The Fallopian tubes and ovaries may have attained enormous dimensions, and the normal anatomy of the parts is greatly altered both as regards dimensions and relations.
Fig. 279.—Hypertrophic tuberculous mammitis.
The almost inevitable consequences of tuberculosis of the genital organs are hypertrophy, induration or caseation of the subsacral and sublumbar lymphatic glands.
Udder.—Tuberculosis of the udder may be primary or secondary. When the infection is slight the results may escape notice for weeks or even months, the patients appearing to suffer only from subacute or chronic mammitis, while at the same time the milk preserves its ordinary appearance. In time, however, the mammitis becomes aggravated, the infected regions are enlarged, and the secretion becomes grumous, serous, curdled, and of a yellowish colour, afterwards ceasing altogether. In some cases one quarter only is attacked, though total mammitis is more common.
These forms of tuberculous mammitis tend towards hypertrophy, local hardening, and the formation of deeply-seated cavities containing pus, the gland itself sometimes acquiring enormous dimensions. The retro-mammary lymphatic glands are invaded even before the gland itself is seriously attacked. For a longer or shorter time the udder may externally appear healthy, although on manual examination these lymphatic glands are found to be indurated and bosselated.
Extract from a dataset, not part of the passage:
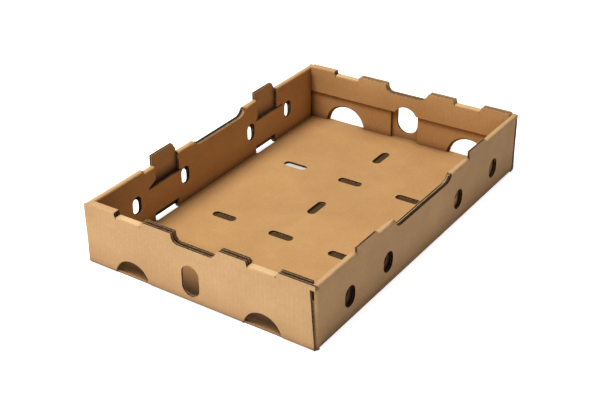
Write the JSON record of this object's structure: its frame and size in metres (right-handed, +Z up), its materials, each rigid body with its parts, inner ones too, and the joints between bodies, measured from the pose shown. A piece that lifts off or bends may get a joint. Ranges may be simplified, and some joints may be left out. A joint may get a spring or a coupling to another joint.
{
  "type": "cardboard tray",
  "caption": "Open rectangular tray folded from corrugated cardboard, with vent holes, hand holes, floor slots and stacking tabs on its long walls.",
  "frame": {"origin": "middle of the footprint, on the surface that the tray stands on", "axes": "+X along the short end walls, +Y along the long walls from the front end, +Z up"},
  "size_m": [0.4, 0.6, 0.1135],
  "materials": {
    "board": "matte kraft"
  },
  "bodies": {
    "root": {"tray": "board"}
  },
  "joints": []
}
TUBERCULOSIS OF BONES AND ARTICULATIONS.
Tuberculosis of the bones is seen only in young animals, and chiefly affects the vertebral column and the bones of the head. The limb bones are attacked as a rule only in the vicinity of diseased articulations.
The vertebral lesions corresponding to those in Pott’s disease in human beings are very difficult to discover before they produce complications, such as depression of the spine, compression of the spinal cord, paralysis, etc.
Lesions of the bones of the head or of the limbs are characterised by local deformity, destruction of osseous tissue, invasion of surrounding tissues, and by local symptoms peculiar to tumours originating in the periosteum.